**AIM OF THE EXERCISE:**
Please give back word for word the lines below, from the first one through the one with "return placed(plunger, SWITCH_ANGLE)".

**DATA EXTRACT:**
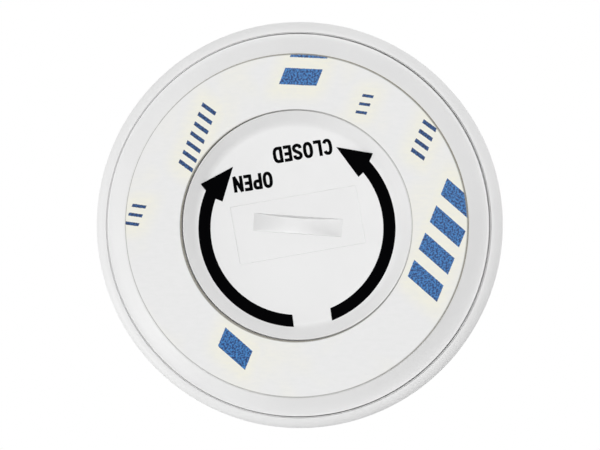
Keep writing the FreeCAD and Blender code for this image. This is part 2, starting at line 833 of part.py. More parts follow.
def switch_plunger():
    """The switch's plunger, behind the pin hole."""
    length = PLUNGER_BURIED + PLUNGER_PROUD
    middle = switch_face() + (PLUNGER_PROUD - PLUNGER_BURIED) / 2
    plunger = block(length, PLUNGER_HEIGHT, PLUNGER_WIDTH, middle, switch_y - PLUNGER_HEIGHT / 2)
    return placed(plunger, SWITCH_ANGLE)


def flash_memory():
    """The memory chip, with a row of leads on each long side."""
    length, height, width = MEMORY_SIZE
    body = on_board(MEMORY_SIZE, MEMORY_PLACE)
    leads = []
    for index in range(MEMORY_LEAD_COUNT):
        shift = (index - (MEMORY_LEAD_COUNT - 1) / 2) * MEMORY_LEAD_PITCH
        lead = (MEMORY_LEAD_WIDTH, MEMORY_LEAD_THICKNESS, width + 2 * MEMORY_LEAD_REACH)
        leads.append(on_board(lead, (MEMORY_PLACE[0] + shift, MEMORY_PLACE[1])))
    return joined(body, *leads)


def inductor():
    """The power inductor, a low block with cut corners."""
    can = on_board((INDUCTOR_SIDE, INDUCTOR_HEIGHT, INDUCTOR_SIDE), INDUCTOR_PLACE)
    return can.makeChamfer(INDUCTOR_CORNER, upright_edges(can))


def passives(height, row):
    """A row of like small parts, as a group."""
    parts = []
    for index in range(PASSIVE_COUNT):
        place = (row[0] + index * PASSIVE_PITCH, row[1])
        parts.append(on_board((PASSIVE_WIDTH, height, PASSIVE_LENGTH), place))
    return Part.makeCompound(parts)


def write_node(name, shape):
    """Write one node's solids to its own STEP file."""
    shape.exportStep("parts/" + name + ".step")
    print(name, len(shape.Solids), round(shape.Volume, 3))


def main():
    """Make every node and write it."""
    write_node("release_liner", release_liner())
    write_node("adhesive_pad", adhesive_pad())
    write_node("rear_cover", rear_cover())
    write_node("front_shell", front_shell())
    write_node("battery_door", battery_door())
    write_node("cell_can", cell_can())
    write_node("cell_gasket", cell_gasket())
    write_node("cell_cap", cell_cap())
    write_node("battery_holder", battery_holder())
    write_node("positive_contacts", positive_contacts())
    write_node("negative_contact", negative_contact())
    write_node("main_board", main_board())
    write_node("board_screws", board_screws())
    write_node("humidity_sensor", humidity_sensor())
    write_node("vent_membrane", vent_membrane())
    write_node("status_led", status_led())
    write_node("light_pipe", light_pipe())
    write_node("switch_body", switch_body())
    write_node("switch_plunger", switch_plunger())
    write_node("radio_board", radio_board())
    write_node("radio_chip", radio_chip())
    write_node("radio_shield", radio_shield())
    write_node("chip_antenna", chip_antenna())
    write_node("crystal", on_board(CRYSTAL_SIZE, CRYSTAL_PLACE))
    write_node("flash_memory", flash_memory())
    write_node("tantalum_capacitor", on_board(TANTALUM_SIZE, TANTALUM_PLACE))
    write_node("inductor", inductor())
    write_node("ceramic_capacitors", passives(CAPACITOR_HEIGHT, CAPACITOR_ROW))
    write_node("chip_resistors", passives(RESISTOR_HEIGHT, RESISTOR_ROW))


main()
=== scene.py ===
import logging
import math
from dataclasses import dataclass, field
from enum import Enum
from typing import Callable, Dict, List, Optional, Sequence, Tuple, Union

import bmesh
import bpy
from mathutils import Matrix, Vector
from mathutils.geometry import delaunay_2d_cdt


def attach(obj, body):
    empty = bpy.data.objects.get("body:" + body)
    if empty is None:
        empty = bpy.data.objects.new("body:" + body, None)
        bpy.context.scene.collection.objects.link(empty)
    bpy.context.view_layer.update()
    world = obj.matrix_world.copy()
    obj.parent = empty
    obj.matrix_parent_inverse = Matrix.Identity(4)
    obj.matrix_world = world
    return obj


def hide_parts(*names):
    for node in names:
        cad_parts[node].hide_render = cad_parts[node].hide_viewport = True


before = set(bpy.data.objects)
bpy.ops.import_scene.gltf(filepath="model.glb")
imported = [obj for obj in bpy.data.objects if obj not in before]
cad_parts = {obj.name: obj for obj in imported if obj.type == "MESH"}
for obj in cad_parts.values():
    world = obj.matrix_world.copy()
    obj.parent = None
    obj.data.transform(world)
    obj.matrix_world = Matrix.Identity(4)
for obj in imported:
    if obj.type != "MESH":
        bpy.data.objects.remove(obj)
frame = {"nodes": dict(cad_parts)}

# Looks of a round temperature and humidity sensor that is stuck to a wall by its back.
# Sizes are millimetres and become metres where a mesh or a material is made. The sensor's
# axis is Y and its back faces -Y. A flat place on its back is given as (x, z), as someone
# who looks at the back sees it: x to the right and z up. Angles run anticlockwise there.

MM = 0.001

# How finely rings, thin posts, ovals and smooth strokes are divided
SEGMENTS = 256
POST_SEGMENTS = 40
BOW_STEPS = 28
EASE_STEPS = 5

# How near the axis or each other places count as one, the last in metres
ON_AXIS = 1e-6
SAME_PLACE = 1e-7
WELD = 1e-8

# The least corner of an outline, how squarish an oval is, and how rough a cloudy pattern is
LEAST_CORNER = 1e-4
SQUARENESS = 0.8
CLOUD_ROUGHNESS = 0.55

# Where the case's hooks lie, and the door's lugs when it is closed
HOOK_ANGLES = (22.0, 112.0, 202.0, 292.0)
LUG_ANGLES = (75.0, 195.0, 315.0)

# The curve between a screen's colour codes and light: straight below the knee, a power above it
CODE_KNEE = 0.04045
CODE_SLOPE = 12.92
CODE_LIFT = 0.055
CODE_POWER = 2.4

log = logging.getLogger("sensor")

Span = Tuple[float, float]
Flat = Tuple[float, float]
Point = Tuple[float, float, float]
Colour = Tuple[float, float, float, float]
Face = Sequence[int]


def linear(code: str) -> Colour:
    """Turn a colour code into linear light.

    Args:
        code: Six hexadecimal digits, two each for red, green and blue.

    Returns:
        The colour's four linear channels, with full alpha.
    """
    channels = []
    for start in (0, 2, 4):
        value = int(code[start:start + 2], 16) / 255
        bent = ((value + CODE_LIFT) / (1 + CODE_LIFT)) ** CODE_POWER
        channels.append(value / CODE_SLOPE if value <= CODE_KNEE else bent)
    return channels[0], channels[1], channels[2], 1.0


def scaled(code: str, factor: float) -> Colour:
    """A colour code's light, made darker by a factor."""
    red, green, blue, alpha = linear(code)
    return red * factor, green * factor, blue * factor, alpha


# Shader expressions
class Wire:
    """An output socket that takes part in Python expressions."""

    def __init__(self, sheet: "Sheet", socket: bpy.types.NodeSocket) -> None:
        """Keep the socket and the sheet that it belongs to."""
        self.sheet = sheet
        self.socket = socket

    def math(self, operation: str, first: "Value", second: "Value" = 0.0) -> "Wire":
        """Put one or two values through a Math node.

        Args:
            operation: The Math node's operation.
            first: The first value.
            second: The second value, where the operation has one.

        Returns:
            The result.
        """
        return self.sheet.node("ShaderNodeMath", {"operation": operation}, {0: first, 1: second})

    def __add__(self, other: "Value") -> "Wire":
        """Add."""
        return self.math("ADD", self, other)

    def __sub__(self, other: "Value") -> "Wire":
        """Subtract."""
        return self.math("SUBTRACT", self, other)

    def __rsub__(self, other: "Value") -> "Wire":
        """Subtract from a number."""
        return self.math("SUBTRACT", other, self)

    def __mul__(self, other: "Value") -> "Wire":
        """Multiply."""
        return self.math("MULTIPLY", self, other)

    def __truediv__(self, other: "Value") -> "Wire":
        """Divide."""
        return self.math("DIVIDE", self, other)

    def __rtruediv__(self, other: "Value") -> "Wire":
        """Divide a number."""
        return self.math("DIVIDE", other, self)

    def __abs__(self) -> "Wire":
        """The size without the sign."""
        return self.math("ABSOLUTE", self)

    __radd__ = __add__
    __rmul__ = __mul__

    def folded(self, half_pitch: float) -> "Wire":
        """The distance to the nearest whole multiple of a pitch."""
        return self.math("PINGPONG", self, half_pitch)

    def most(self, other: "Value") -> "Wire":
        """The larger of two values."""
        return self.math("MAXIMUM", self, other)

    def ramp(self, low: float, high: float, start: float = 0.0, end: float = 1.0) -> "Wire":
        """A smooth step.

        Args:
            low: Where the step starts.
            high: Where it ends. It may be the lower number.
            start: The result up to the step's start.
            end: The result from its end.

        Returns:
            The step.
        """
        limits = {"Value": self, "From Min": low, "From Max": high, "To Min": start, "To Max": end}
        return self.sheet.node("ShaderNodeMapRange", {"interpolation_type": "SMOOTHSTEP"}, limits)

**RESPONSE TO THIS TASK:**
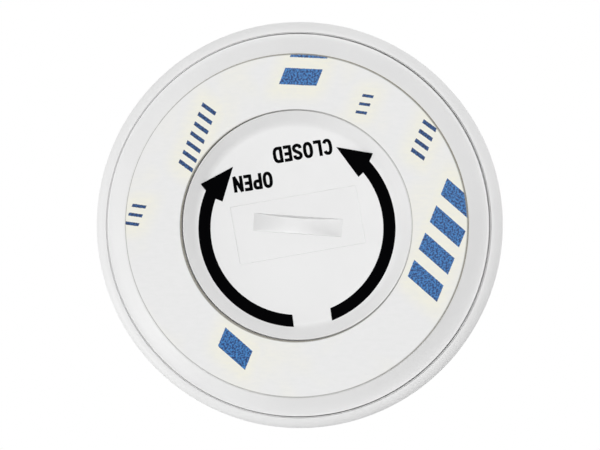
Keep writing the FreeCAD and Blender code for this image. This is part 2, starting at line 833 of part.py. More parts follow.
def switch_plunger():
    """The switch's plunger, behind the pin hole."""
    length = PLUNGER_BURIED + PLUNGER_PROUD
    middle = switch_face() + (PLUNGER_PROUD - PLUNGER_BURIED) / 2
    plunger = block(length, PLUNGER_HEIGHT, PLUNGER_WIDTH, middle, switch_y - PLUNGER_HEIGHT / 2)
    return placed(plunger, SWITCH_ANGLE)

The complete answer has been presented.